:: Task objective ::
Copy the data word for word, keeping every line.

:: Data segment ::

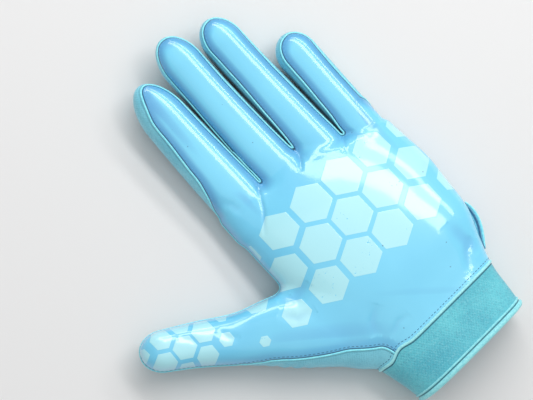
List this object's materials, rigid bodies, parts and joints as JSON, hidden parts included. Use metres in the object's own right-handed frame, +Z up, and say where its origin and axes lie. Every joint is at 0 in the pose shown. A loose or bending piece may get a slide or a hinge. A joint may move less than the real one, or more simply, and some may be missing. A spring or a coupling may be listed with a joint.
{
  "type": "football receiver glove",
  "caption": "Left-hand football receiver glove lying palm up, with a glossy grip palm, knitted side strips between the fingers, a thumb gusset and a bound stretch cuff; hollow inside.",
  "frame": {"origin": "middle of the bounding box in plan, on the floor the glove lies on", "axes": "+X to the little finger, +Y to the fingertips, +Z up out of the palm"},
  "size_m": [0.1768, 0.2228, 0.0334],
  "materials": {
    "palm": "glossy silicone grip sheet, pale blue",
    "back_cloth": "teal stretch knit, matt",
    "side_cloth": "teal stretch knit, soft sheen",
    "cuff_cloth": "teal knit with a fine nap",
    "trim": "light aqua binding tape",
    "tab": "folded stretch cloth"
  },
  "bodies": {
    "root": {"palm_panel": "palm", "back_panel": "back_cloth", "thumb_gusset": "side_cloth", "fourchette_thumb_index": "side_cloth", "fourchette_index_middle": "side_cloth", "fourchette_middle_ring": "side_cloth", "fourchette_ring_little": "side_cloth", "side_strip_little": "side_cloth", "cuff": "cuff_cloth", "cuff_binding": "trim", "cuff_seam": "trim", "side_tab": "tab"}
  },
  "joints": []
}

:: Task answer ::
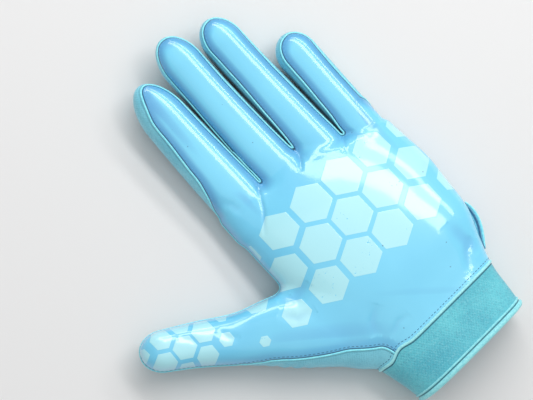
List this object's materials, rigid bodies, parts and joints as JSON, hidden parts included. Use metres in the object's own right-handed frame, +Z up, and say where its origin and axes lie. Every joint is at 0 in the pose shown. A loose or bending piece may get a slide or a hinge. A joint may move less than the real one, or more simply, and some may be missing. A spring or a coupling may be listed with a joint.
{
  "type": "football receiver glove",
  "caption": "Left-hand football receiver glove lying palm up, with a glossy grip palm, knitted side strips between the fingers, a thumb gusset and a bound stretch cuff; hollow inside.",
  "frame": {"origin": "middle of the bounding box in plan, on the floor the glove lies on", "axes": "+X to the little finger, +Y to the fingertips, +Z up out of the palm"},
  "size_m": [0.1768, 0.2228, 0.0334],
  "materials": {
    "palm": "glossy silicone grip sheet, pale blue",
    "back_cloth": "teal stretch knit, matt",
    "side_cloth": "teal stretch knit, soft sheen",
    "cuff_cloth": "teal knit with a fine nap",
    "trim": "light aqua binding tape",
    "tab": "folded stretch cloth"
  },
  "bodies": {
    "root": {"palm_panel": "palm", "back_panel": "back_cloth", "thumb_gusset": "side_cloth", "fourchette_thumb_index": "side_cloth", "fourchette_index_middle": "side_cloth", "fourchette_middle_ring": "side_cloth", "fourchette_ring_little": "side_cloth", "side_strip_little": "side_cloth", "cuff": "cuff_cloth", "cuff_binding": "trim", "cuff_seam": "trim", "side_tab": "tab"}
  },
  "joints": []
}